Health Insurance Premiums(Excerpts from Albany Times Union article)

Health insurers serving individuals and companies in the state are requesting increases as high as 30 percent in some cases, although the weighted average is 18.7 percent for individuals and 16.5 percent for the so-called small group employer market that includes companies under 100 people. The majority of large employers are self-insured, meaning they manage health care costs for their employees directly.

If the full rate increase requests were approved, the average monthly premium for the small group market could rise as much as $100 in 2023.

Although the Department of Financial Services usually approves much smaller rate increases than those requested by insurers, the requests this year are the highest in the last five years. The agency will announce the final rates in August.

Insurance industry executives said Thursday that the cost of health care in the state and across the country is ballooning for several reasons. Some are tied to the pandemic while others are systemic and have been simmering for years now, such as the rising costs of prescription drugs and the cost of care for doctor visits and surgeries.

On top of that, people are finally getting around to addressing medical issues that were put on hold during the pandemic. And government mandates for coverage of certain types of care, along with increased taxes on health insurance, have only increased costs more. And soon, pandemic-related government health care subsidies that had offset medical costs will expire, exacerbating the rate increases.

“Health insurance premiums are directly tied to the underlying cost of care and the continued growth in health care costs further add to premiums,” said Eric Linzer, the CEO of the New York Health Plan Association in Albany.

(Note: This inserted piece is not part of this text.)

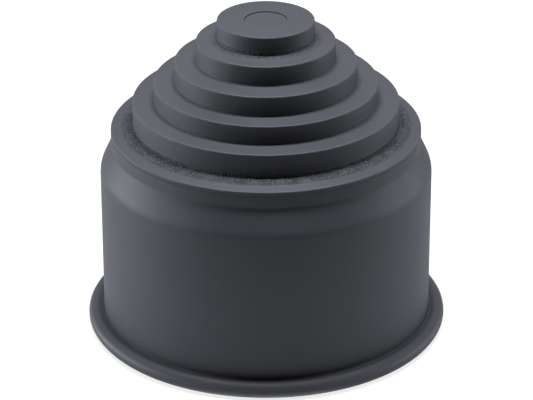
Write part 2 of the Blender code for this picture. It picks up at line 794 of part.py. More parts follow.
def make_motor_housing():
    """The motor's can with its ring magnet, and the end cap with two terminals."""
    floor_top = MOTOR_FOOT_Z + CAN_FLOOR_T
    nose_r = 3.4 * MM
    can = lathe(
        "motor_can",
        [
            (nose_r, MOTOR_FOOT_Z),
            (MOTOR_R, MOTOR_FOOT_Z),
            (MOTOR_R, CAP_Z),
            (MOTOR_R - CAN_T, CAP_Z),
            (MOTOR_R - CAN_T, floor_top),
            (nose_r, floor_top),
        ],
        "steel",
        FINE,
        MOTOR_AT,
    )
    hole = cylinder(1.3 * MM, MOTOR_FOOT_Z - 1.0 * MM, floor_top + 1.0 * MM)
    boolean(can, lathe_helper("can_holes", hole, MOTOR_SCREWS), "DIFFERENCE")
    magnet = tube(9.9 * MM, MOTOR_R - CAN_T - GAP, floor_top + 1.5 * MM, CAP_Z - 2.0 * MM)
    lathe("motor_magnet", magnet, "magnet", FINE, MOTOR_AT)
    brim = CAP_Z + 2.6 * MM
    neck_r = 4.6 * MM
    cap_top = MOTOR_TOP_Z - 1.2 * MM
    bore = MOTOR_SHAFT_R + 0.2 * MM
    cap = lathe(
        "motor_end_cap",
        [
            (bore, CAP_Z + GAP),
            (MOTOR_R, CAP_Z + GAP),
            (MOTOR_R, brim),
            (neck_r, brim),
            (neck_r, cap_top),
            (bore, cap_top),
        ],
        "component",
        FINE,
        MOTOR_AT,
    )
    tabs = bmesh.new()
    for x in (-LEAD_X, LEAD_X):
        extruded(tabs, box_outline(2.0 * MM, 0.8 * MM, x, MOTOR_Y), brim - 1.0 * MM, MOTOR_TOP_Z)
    boolean(cap, place(tabs, "terminals", None), "UNION")


def make_rotor():
    """The three-pole armature with its end windings, the commutator, and the shaft through them."""
    stack_low, stack_high = MOTOR_FOOT_Z + 7.0 * MM, CAP_Z - 7.0 * MM
    coil_t = 2.4 * MM
    armature = prism("armature", pole_outline(), stack_low, stack_high, "copper", MOTOR_AT)
    coils = bmesh.new()
    for i in range(3):
        outline = box_outline(4.4 * MM, 5.6 * MM, x=5.2 * MM)
        extruded(coils, outline, stack_low - coil_t, stack_high + coil_t, MOTOR_AT[:2], 90 + 120 * i)
    boolean(armature, place(coils, "end_windings", None), "UNION")
    bore = cylinder(MOTOR_SHAFT_R + 0.15 * MM, stack_low - 2 * coil_t, stack_high + 2 * coil_t)
    boolean(armature, lathe("armature_bore", bore, None, FINE, MOTOR_AT), "DIFFERENCE")
    segment_foot = stack_high + coil_t + GAP
    shell = tube(MOTOR_SHAFT_R + 0.15 * MM, 3.0 * MM, segment_foot, CAP_Z - 0.6 * MM)
    lathe("commutator", shell, "copper", FINE, MOTOR_AT)
    rod = cylinder(MOTOR_SHAFT_R, GEAR_Z - 1.2 * MM, MOTOR_TOP_Z - 1.0 * MM)
    lathe("motor_shaft", rod, "steel", FINE, MOTOR_AT)


def pole_outline():
    """A three-pole lamination: a round core with three arms that end in curved shoes."""
    core_r, shoe_r, tip_r = 3.6 * MM, 7.8 * MM, 9.3 * MM
    waist, shoe = 16, 44
    points = []
    for i in range(3):
        middle = 90 + 120 * i
        points += [polar(core_r, middle - 40), polar(shoe_r, middle - waist), polar(shoe_r, middle - shoe)]
        points += [polar(tip_r, middle + a) for a in (-shoe, -shoe / 2, 0, shoe / 2, shoe)]
        points += [polar(shoe_r, middle + shoe), polar(shoe_r, middle + waist), polar(core_r, middle + 40)]
    return [(p.x, p.y) for p in points]


# ---------------------------------------------------------------- battery and electronics

BUS_IN_R = 30.0 * MM
BUS_OUT_R = 36.9 * MM
NUB_R = 2.8 * MM
NUB_H = 0.8 * MM


def bus_outline(margin):
    spread = math.degrees(margin / BUS_IN_R)
    return sector(BUS_IN_R - margin, BUS_OUT_R + margin, 20 - spread, 160 + spread, 14)


def make_battery():
    """Three cells side by side in a cradle with cups and two posts, joined by a strip at each end."""
    ring = around(CELL_RING_R, CELL_ANGLES)
    outline = sector(28.4 * MM, 47.8 * MM, 12, 168, 16)
    cradle_foot = PLATE_TOP_Z + GAP
    cradle = prism("battery_cradle", outline, cradle_foot, CRADLE_TOP_Z, "inner_plastic")
    sunk = CRADLE_TOP_Z - 1.0 * MM
    cup = tube(CELL_R + GAP, CELL_R + 1.3 * MM, sunk, CELL_Z + 9.0 * MM)
    boolean(cradle, lathe_helper("cradle_cups", cup, ring, FINE), "UNION")
    post_ring = around(POST_RING_R, CRADLE_POST_ANGLES)
    boolean(cradle, lathe_helper("cradle_posts", cylinder(POST_R, sunk, POST_TOP_Z), post_ring), "UNION")
    boolean(cradle, lathe_helper("cradle_post_holes", post_hole(), post_ring), "DIFFERENCE")
    channel = prism("bus_channel", bus_outline(GAP), CRADLE_TOP_Z, CELL_Z, None)
    boolean(cradle, channel, "DIFFERENCE")

    edge = 0.4 * MM
    lathe_copies(
        "battery_cell",
        [
            (0, 0),
            (CELL_R - edge, 0),
            (CELL_R, edge),
            (CELL_R, CELL_H - edge),
            (CELL_R - edge, CELL_H),
            (NUB_R, CELL_H),
            (NUB_R, CELL_H + NUB_H),
            (0, CELL_H + NUB_H),
        ],
        around(CELL_RING_R, CELL_ANGLES, CELL_Z),
        "cell_wrap",
        FINE,
    )
    lower = CRADLE_TOP_Z + GAP
    prism("lower_bus", bus_outline(0), lower, lower + BUS_T, "bronze")
    prism("upper_bus", bus_outline(0), UPPER_BUS_Z, UPPER_BUS_Z + BUS_T, "bronze")


UPPER_BUS_Z = CELL_Z + CELL_H + NUB_H + GAP
MOTOR_SLOT = (18.0 * MM, 8.0 * MM)
RED_LEAD_AT = polar(33.0 * MM, 76)
BLACK_LEAD_AT = polar(28.0 * MM, 120)
BOARD_TOP_Z = BOARD_Z + BOARD_T
PARTS_Z = BOARD_TOP_Z + GAP
SWITCH_TOP_Z = PARTS_Z + 9.0 * MM
PLUNGER_TOP_Z = SWITCH_TOP_Z + 5.4 * MM
SOCKET_MOUTH_Y = 36.6 * MM


def make_top_plate():
    """The plate over the cells and motor. It rests on the four posts and carries the board."""
    high = TOP_PLATE_Z + TOP_PLATE_T
    plate = lathe("top_plate", cylinder(TOP_PLATE_R, TOP_PLATE_Z, high), "inner_plastic")
    board_ring = around(BOARD_SCREW_RING_R, BOARD_SCREW_ANGLES)
    boss = cylinder(3.0 * MM, high - 1.0 * MM, BOARD_Z - GAP)
    boolean(plate, lathe_helper("board_bosses", boss, board_ring), "UNION")
    post_ring = around(POST_RING_R, CRADLE_POST_ANGLES + PLATE_POST_ANGLES)
    holes = bmesh.new()
    low, over = TOP_PLATE_Z - 1.0 * MM, high + 1.0 * MM
    for point in post_ring:
        spun(holes, cylinder(1.4 * MM, low, over), SMALL, tuple(point))
    for point in board_ring:
        spun(holes, cylinder(1.2 * MM, TOP_PLATE_Z + 1.0 * MM, BOARD_Z + 1.0 * MM), SMALL, tuple(point))
    extruded(holes, box_outline(*MOTOR_SLOT, 0, MOTOR_Y), low, over)
    for point in (RED_LEAD_AT, BLACK_LEAD_AT):
        spun(holes, cylinder(1.6 * MM, low, over), SMALL, tuple(point))
    boolean(plate, place(holes, "top_plate_holes", None), "DIFFERENCE")
    heads = [point + Vector((0, 0, high + GAP)) for point in post_ring]
    lathe_copies("plate_screw", screw(2.4 * MM, 1.4 * MM, 1.0 * MM, 8.5 * MM), heads, "steel")


def make_board():
    """The control board on its bosses, flat at the rear where the charging socket's mouth is."""
    count = 34
    half = math.degrees(math.acos(SOCKET_MOUTH_Y / BOARD_R))
    start, end = 90 + half, 450 - half
    outline = [polar(BOARD_R, start + (end - start) * i / count) for i in range(count + 1)]
    board = prism("main_board", [(p.x, p.y) for p in outline], BOARD_Z, BOARD_TOP_Z, "board")
    hole = cylinder(1.4 * MM, BOARD_Z - 1.0 * MM, BOARD_TOP_Z + 1.0 * MM)
    ring = around(BOARD_SCREW_RING_R, BOARD_SCREW_ANGLES)
    boolean(board, lathe_helper("board_holes", hole, ring), "DIFFERENCE")
    heads = around(BOARD_SCREW_RING_R, BOARD_SCREW_ANGLES, BOARD_TOP_Z + GAP)
    lathe_copies("board_screw", screw(2.2 * MM, 1.2 * MM, 0.9 * MM, 5.0 * MM), heads, "steel")


def make_switch():
    """The latching switch under the button's stem."""
    well_foot = PARTS_Z + 2.0 * MM
    body = prism("switch_body", box_outline(12.0 * MM, 12.0 * MM), PARTS_Z, SWITCH_TOP_Z, "component")
    well = lathe("switch_well", cylinder(2.8 * MM, well_foot, SWITCH_TOP_Z + 1.0 * MM), None, FINE)
    boolean(body, well, "DIFFERENCE")
    plunger_r = 2.4 * MM
    plunger_foot = well_foot + BUTTON_TRAVEL + 0.6 * MM
    edge = 0.4 * MM
    lathe(
        "switch_plunger",
        [
            (0, plunger_foot),
            (plunger_r, plunger_foot),
            (plunger_r, PLUNGER_TOP_Z - edge),
            (plunger_r - edge, PLUNGER_TOP_Z),
            (0, PLUNGER_TOP_Z),
        ],
        "nylon",
        FINE,
    )


def make_board_parts():
    """The capacitor, the driver chip and the charging socket."""
    can_r, can_h, edge = 4.0 * MM, 8.0 * MM, 0.4 * MM
    lathe(
        "capacitor",
        [(0, 0), (can_r - edge, 0), (can_r, edge), (can_r, can_h - edge), (can_r - edge, can_h), (0, can_h)],
        "component",
        FINE,
        (-24.0 * MM, 0, PARTS_Z),
    )
    chip_y = -21.0 * MM
    chip_top = PARTS_Z + 1.6 * MM
    pins = 6
    chip = prism("driver_chip", box_outline(9.0 * MM, 9.0 * MM, 0, chip_y), PARTS_Z, chip_top, "component")
    legs = bmesh.new()
    for i in range(pins):
        leg = box_outline(12.0 * MM, 0.6 * MM, 0, chip_y + (i - (pins - 1) / 2) * 1.4 * MM)
        extruded(legs, leg, PARTS_Z + 0.1 * MM, PARTS_Z + 0.6 * MM)
    boolean(chip, place(legs, "chip_legs", None), "UNION")
    make_charging_socket()


def make_charging_socket():
    """A metal shell that opens to the rear, with the contact tongue on its back wall."""
    width, height, depth, shell_t = 9.4 * MM, 3.8 * MM, 8.0 * MM, 0.5 * MM
    middle_y = SOCKET_MOUTH_Y - depth / 2
    top = PARTS_Z + height
    shell = prism("charging_socket", box_outline(width, depth, 0, middle_y), PARTS_Z, top, "steel")
    inner = box_outline(width - 2 * shell_t, depth, 0, middle_y + 1.0 * MM)
    mouth = prism("socket_mouth", inner, PARTS_Z + shell_t, top - shell_t, None)
    boolean(shell, mouth, "DIFFERENCE")
    tongue_half_t = 0.4 * MM
    centre = PARTS_Z + height / 2
    outline = box_outline(6.0 * MM, depth - 2.4 * MM, 0, middle_y - 0.7 * MM)
    tongue = prism("socket_tongue", outline, centre - tongue_half_t, centre + tongue_half_t, None)
    boolean(shell, tongue, "UNION")


def lead(name, guide, colour):
    """A held wire along the Bezier curve of four guide points."""
    a, b, c, d = (Vector(p) for p in guide)
    count = 10
    path = []
    for i in range(count + 1):
        t = i / count
        u = 1 - t
        path.append(a * u**3 + b * (3 * t * u**2) + c * (3 * t**2 * u) + d * t**3)
    wire_along(name, path, 0.8 * MM, colour)


def make_leads():
    board = BOARD_Z - GAP
    for name, side, colour in (("red", 1, "red_wire"), ("black", -1, "black_wire")):
        start = Vector((side * LEAD_X, MOTOR_Y, MOTOR_TOP_Z + GAP))
        end = Vector((side * 7.0 * MM, MOTOR_Y + 3.0 * MM, board))
        rise = Vector((0, 0, 4.0 * MM))
        lead(f"motor_lead_{name}", [start, start + rise, end - rise, end], colour)
    foot = UPPER_BUS_Z + BUS_T + GAP
    low_foot = CRADLE_TOP_Z + BUS_T + 2 * GAP
    for name, at, start_z, colour in (
        ("red", RED_LEAD_AT, foot, "red_wire"),
        ("black", BLACK_LEAD_AT, low_foot, "black_wire"),
    ):
        start = Vector((at.x, at.y, start_z))
        end = Vector((at.x, at.y, board))
        lead(f"battery_lead_{name}", [start, start.lerp(end, 0.3), start.lerp(end, 0.7), end], colour)


def main():
    clear_scene()
    make_hood()
    make_button()
    make_body_shell()
    make_rim()
    make_guard()
    make_impeller()
    make_base_plate()
    make_base_screws()
    make_shaft_line()
    make_gears()
    make_motor_plate()
    make_motor_housing()
    make_rotor()
    make_battery()
    make_top_plate()
    make_board()
    make_switch()
    make_board_parts()
    make_leads()


main()
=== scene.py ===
"""Portable mini washer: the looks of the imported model, with a pale floor, studio light and the camera.

Metres, +Z up, the washer standing on the origin with its front at -Y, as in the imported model.
"""

import json
import math

import bmesh
import bpy
from mathutils import Euler, Matrix, Vector, noise


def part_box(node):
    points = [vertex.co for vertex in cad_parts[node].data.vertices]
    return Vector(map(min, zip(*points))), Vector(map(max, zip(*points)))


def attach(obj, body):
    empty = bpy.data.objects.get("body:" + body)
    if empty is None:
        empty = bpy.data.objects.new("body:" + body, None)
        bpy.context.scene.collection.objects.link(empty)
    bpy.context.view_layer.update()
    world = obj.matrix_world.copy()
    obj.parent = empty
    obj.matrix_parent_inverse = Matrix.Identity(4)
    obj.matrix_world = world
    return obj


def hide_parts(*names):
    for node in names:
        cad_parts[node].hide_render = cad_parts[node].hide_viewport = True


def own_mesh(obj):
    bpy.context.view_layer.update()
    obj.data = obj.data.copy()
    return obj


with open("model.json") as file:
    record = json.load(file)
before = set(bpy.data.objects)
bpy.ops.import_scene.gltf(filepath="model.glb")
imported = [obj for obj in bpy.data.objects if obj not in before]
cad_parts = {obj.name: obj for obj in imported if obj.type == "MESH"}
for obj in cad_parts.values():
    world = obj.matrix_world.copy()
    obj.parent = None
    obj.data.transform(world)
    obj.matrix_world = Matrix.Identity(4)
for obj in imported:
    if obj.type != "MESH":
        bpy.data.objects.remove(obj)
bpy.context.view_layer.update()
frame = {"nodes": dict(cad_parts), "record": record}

MM = 0.001
GAP = 0.3 * MM  # room kept between separate pieces that touch on the real washer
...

The exact costs of health insurance for workers can vary by circumstances. Many companies that provide health insurance to their employees share the costs with their employees, so in theory, a business could decide to absorb the 2023 rate increase instead of passing it on to their workers.

Linzer said that with the unemployment rate so low and the job market so tight, that will be a decision that individual companies will have to come to grips with.  

However, the U.S. economy is at a crossroads. With price inflation at a 40-year high, the Federal Reserve Board has been forced to take drastic measures to raise interest rates. The stock market has tanked. And a global recession is on the horizon. If that happens, companies may be forced to start making layoffs again. Those same companies could be forced to pass on health insurance increases to their existing employees if that happens.

Linzer says that both state and federal political leaders need to start addressing the wholesale costs of prescription drugs and health care costs in general if they want to take pressure off insurers, many of whom are nonprofit and have razor-thin margins as it is.

“How are policymakers going to hold drug companies accountable for the prices that they charge?” Linzer said.

For instance, Highmark Western and Northeastern New York, also known as Blue Cross Blue Shield, said in its filing that its premium plan offered to small employers that costs $697.97 per person per month would rise to $803.28, an increase of 15 percent.

Amber Hartmann, a spokesperson for the insurer, said 90 percent of premiums collected go to pay for medical costs directly. 

“On top of anticipated rising hospital, doctor and prescription drug bills, future costs associated with COVID-19 care for our members are factored into this rate request,” Hartmann said. “Additionally, rates include the cost of government mandates, taxes and fees.”

MVP Health Care, another locally based health insurer, encouraged members to submit comments on potential rates to the Department of Financial Services.